I agree with the article on one issue: we do not need to discuss least squares, regressions, and distributions. The heart of ''More Guns, Less Crime'' resides in FBI crime data, collected from all counties in the U.S. over many years. It is available to any who want to check Lott's conclusions, so regular folks like us can see for ourselves that crime rates drop when law-abiding citizens exercise their Second Amendment rights.
The issue where he says he agrees with the article is the issue that prompted his rant where he accused liberals of not being intelligent enough to understand statistics. Now he is agreeing with the article on this? Consistency is not Nemerov's strong suit. Anyway, in case the thought was at the back of your mind, this shows that Nemerov is not another one of Lott's sock puppets. Lott would never say that we don't need regressions.
For example, you can clearly see that for the 2001-2002 time period, Michigan, with a new CCW law, saw a 5% drop in total crime per 100,000 residents, and a 2.6% drop in violent crime, while murder rates stayed the same. Neighboring Ohio, without a CCW law, saw less than a 1.7% drop in total crime, and less than two tenths of a percent drop in violent crime, while murder was up 15%!
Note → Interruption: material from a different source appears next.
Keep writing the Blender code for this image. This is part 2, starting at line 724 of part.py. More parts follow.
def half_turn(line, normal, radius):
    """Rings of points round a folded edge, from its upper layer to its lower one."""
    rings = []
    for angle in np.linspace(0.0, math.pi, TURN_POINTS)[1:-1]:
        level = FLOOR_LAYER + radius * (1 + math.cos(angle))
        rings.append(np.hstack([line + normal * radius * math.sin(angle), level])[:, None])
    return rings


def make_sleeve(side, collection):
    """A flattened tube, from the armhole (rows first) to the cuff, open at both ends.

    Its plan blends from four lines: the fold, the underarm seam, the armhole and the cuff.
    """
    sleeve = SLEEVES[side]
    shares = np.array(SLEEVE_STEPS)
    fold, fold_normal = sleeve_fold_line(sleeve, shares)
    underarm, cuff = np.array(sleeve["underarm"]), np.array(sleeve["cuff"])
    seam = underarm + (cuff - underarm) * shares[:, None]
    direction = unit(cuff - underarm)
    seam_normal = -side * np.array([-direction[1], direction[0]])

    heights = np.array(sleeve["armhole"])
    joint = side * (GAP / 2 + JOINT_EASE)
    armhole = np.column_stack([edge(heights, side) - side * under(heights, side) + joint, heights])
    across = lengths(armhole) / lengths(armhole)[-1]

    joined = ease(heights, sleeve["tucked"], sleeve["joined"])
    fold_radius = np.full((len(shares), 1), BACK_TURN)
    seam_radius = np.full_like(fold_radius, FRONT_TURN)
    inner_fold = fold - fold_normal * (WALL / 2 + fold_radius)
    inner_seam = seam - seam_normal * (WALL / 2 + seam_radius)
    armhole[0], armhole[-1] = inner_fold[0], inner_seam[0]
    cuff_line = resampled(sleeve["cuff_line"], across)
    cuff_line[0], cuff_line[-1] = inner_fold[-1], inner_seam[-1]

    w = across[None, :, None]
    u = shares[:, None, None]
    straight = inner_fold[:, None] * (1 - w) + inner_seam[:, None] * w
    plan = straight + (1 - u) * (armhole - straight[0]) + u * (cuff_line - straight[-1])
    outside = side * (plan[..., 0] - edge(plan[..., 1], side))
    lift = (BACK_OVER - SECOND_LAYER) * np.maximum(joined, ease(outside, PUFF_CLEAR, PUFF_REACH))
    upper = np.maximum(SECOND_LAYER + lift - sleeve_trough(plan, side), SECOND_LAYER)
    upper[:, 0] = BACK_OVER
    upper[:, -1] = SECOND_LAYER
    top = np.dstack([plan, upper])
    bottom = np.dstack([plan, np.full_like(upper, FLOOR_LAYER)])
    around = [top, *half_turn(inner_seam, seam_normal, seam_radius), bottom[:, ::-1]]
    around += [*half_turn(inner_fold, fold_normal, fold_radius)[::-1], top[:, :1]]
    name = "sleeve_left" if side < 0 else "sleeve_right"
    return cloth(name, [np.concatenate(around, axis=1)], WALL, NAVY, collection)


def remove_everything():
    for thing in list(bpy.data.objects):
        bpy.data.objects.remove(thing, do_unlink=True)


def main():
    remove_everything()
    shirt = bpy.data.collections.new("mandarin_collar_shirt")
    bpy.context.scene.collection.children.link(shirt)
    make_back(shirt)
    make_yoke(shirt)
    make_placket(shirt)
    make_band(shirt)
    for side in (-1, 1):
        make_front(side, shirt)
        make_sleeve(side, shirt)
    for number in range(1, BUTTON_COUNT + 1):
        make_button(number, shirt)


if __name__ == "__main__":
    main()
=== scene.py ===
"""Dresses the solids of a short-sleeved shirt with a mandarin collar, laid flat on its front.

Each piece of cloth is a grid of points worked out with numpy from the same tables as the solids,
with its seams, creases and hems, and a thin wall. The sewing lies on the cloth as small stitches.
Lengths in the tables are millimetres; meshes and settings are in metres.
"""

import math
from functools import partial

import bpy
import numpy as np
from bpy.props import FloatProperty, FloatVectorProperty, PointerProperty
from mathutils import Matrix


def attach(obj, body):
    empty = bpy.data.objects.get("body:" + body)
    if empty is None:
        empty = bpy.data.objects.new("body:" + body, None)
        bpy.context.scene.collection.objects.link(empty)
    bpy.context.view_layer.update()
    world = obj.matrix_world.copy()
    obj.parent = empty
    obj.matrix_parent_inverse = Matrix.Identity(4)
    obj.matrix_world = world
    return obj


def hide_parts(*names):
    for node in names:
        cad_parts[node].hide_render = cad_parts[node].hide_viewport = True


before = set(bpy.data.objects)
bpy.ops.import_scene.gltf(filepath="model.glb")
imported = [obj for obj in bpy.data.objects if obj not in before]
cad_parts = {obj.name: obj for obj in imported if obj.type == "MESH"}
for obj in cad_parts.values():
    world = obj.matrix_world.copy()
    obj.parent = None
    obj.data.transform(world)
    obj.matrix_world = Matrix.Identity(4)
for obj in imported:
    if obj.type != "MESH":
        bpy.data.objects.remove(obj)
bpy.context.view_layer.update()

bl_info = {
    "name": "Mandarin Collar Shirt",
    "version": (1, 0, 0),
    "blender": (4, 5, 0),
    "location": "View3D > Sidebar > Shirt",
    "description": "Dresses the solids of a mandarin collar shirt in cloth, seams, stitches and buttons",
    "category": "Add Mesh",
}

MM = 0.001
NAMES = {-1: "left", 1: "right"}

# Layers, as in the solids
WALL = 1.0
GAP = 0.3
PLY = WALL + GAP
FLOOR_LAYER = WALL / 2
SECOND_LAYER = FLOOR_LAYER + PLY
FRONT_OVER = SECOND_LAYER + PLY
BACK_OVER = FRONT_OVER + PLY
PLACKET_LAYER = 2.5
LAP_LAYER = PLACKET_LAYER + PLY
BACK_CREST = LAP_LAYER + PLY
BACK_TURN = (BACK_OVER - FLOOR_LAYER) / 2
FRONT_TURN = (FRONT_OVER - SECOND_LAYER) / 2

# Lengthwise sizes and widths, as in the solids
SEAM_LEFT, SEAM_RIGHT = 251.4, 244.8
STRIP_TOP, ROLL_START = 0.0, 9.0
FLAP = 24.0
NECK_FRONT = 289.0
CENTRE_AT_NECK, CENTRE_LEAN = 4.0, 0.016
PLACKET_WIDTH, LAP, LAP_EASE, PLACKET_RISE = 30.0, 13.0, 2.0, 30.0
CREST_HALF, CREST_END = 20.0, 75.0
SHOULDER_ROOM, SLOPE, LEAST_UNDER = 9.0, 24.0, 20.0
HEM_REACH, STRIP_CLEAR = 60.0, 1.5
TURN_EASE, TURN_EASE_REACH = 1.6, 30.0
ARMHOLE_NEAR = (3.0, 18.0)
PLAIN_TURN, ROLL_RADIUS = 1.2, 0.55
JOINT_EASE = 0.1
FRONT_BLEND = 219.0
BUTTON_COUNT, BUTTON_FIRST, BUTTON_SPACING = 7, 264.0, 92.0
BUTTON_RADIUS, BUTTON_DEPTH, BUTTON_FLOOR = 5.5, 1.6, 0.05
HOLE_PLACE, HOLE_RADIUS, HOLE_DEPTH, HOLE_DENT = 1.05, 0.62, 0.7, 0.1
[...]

I don't think that Nemerov is Lott, but he sure can cherry-pick like him. Michigan has two neighbouring states without a CCW law. The other one is Wisconsin. How did Wisconsin do compared with Michigan 2001-2002? Wisconsin saw a 2.7% drop in violent crime, a slightly greater decrease than Michigan, while murder went down 22%! Why didn't Nemerov tell us about this?
These comparisons involving just two states and two years are useless---you can always find a comparison that says whatever you want.
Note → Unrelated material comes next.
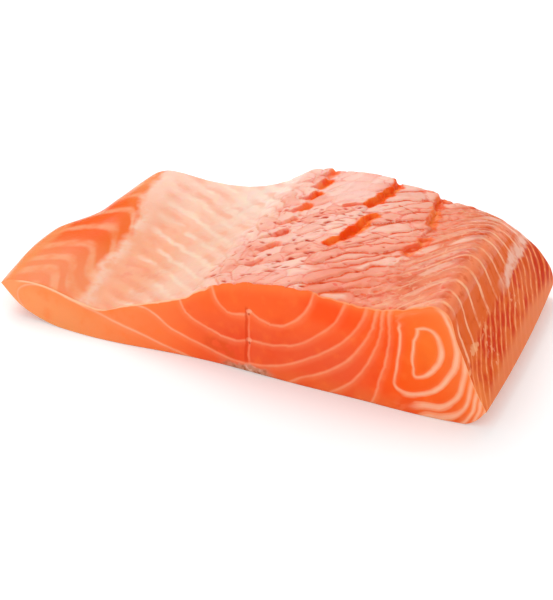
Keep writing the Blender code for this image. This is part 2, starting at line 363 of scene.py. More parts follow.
class UpperFace:
    """The inner face and the back edge's side, as arrays over the mesh's rows and columns, in mm."""

    def __init__(self, shares, places):
        sections = through(stations(UPPER, shares), places)
        self.x = sections[..., 0] / MM
        self.z = sections[..., 1] / MM
        self.y = np.broadcast_to((shares * DEPTH / MM)[:, None], self.x.shape)
        self.places = np.broadcast_to(places[None, :], self.x.shape)
        step = np.hypot(np.diff(self.x, axis=1), np.diff(self.z, axis=1))
        girth = np.concatenate([np.zeros((len(shares), 1)), np.cumsum(step, axis=1)], axis=1)
        shoulder = np.argmin(np.abs(places - STATION["shoulder"]))
        self.past_shoulder = girth - girth[:, shoulder:shoulder + 1]
        self.shoulder_x = self.x[:, shoulder:shoulder + 1]
        self.side = smooth_step(-1.5, 1.5, self.past_shoulder)
        self.over_seam = self.z - np.interp(self.y, *SEAM)
        self.over_membrane = self.x - np.interp(self.y, *MEMBRANE_EDGE)
        self.coarse = uneven(self.x, self.y, size=14.0, seed=3)
        self.fine = uneven(self.x, self.y, size=4.5, seed=4)
        self.sheets = self.muscle_sheets()
        self.gash, self.lowered = self.gashes()
        self.pits = self.small_pits()
        self.inside, self.slant, self.tone = self.flakes()
        self.relief = self.all_relief()
        self.hollow = evened(self.relief, HOLLOW_REACH) - self.relief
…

Nemerov then writes "would you care more or less about a bunch of intellectual ivory tower types splitting statistical hairs?" I wish he would make up his mind. Do those darn liberals believe that "Education is not necessary", or are they "intellectual ivory tower types"? Hmm?
One thought regarding the apparent reversal of Lott's findings due to the decline of crack; that proves only that the addition of more data with a clear driving variable (no more crack) with the same model will yield different results.
At its heart, this is a tautology. Things changed, so we know things changed. It does not negate the original results unless we can demonstrate that the same variable confounded the original results. This not being done, the Stanford study is largely without merit.
I, as a gun rights backer, am personally troubled by some of Lott's actions. However, the use of a pseudonym is not one of them. Any number of influential authors have done so, and their esteem does not--should not--suffer for this.
Robert, there's a clear difference between using a pseudonym for general publication and using one to misrepresent yourself and to talk up yourself. The first is perfectly acceptable, but the second is blatantly dishonest.
Robert, no-one has good data on the incidence of crack use. What A&D found was that if looked at pre-1992 data carry laws were associated with a decrease in crime, but looking at post-1992 data you got an increase. That strongly suggests that there is some other, unmeasured, variable producing Lott's results. "Crack" is the one that seems to make the most sense. Whatever it is, Lott's results have been refuted.
And as jon pointed out, it's not Lott's use of pseudonyms that is wrong, but his misuse of them. That's why I have been referring to them as "sock puppets", since that term also describes the way he used them.